Ingreso de un culpable al mundo de los Espíritus (Médium: Sra. de Costel)
Voy a relatarte lo que he sufrido al morir. Mi Espíritu, retenido al cuerpo por lazos materiales, tuvo gran dificultad en desprenderse de él, lo que representó una primera y ruda agonía. La vida, que yo dejaba a los 24 años de edad, era aún tan fuerte en mí, que no creía que la perdiera. Buscaba mi cuerpo, y estaba espantado y horrorizado al verme perdido en medio de esa multitud de sombras. En fin, la conciencia de mi estado y la revelación de las faltas que había cometido en todas mis reencarnaciones se me presentaron súbitamente; una luz implacable iluminó los pliegues más secretos de mi alma, que se sintió
desnuda y después sobrecogida por una vergüenza abrumadora. Trataba de escapar de esa situación, interesándome en objetos nuevos,
aunque conocidos, que me rodeaban; los Espíritus radiantes, que se cernían en el éter, me daban la idea de una felicidad a la cual yo no podía aspirar. Formas sombrías y desoladas, algunas sumergidas en una triste desesperación, otras irónicas o furiosas, se deslizaban a mi alrededor y sobre la Tierra a la cual yo permanecía apegado. Veía agitarse a los humanos, cuya ignorancia envidiaba. Todo un orden de sensaciones desconocidas,
o reencontradas, me invadieron a la vez. Como si me arrastrase una fuerza irresistible, procuré huir de ese inmenso dolor que me azotaba y atravesé las distancias, los elementos y los obstáculos materiales sin que las bellezas de la Naturaleza, ni los esplendores celestiales pudieran calmar por un solo instante la amargura de mi conciencia, ni el pavor que me causaba la revelación de la eternidad.
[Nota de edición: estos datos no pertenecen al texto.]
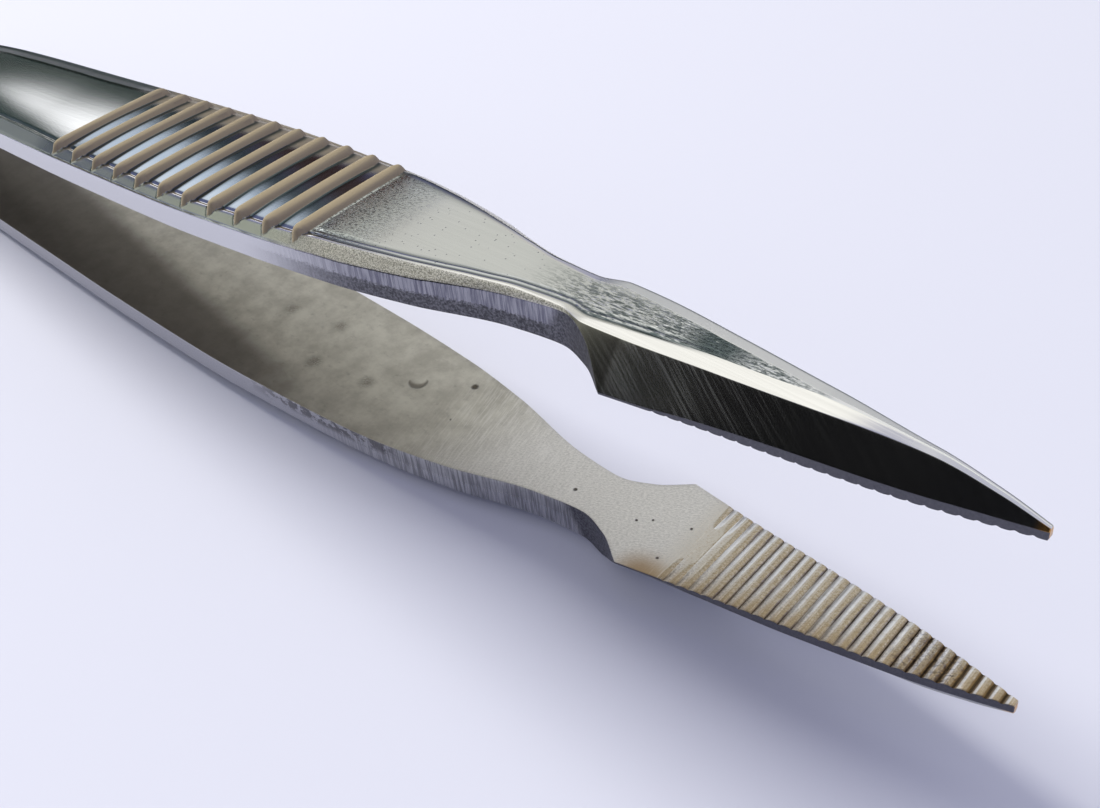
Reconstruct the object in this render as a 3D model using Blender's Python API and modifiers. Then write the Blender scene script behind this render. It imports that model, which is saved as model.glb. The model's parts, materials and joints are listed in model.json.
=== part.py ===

Un mortal puede presentir los tormentos materiales a través de los estremecimientos de la carne; pero vuestros frágiles dolores, aliviados por la esperanza, atenuados por las distracciones o muertos por el olvido, jamás podrán daros la idea de las angustias de un alma que sufre sin tregua, sin esperanza, sin arrepentimiento. He pasado un tiempo, cuya duración no puedo apreciar, en que envidié a los elegidos cuyo esplendor vislumbraba, en que detesté a los Espíritus malos que me perseguían con sus burlas y en que menosprecié a los humanos al ver sus torpezas, pasando de un profundo abatimiento a una rebeldía insensata.
En fin, tú me has calmado; he escuchado las enseñanzas que te dan tus guías; la verdad ha penetrado en mí, y oré: Dios me escuchó y se reveló ante mí por su clemencia, así como ya se me había revelado por su justicia.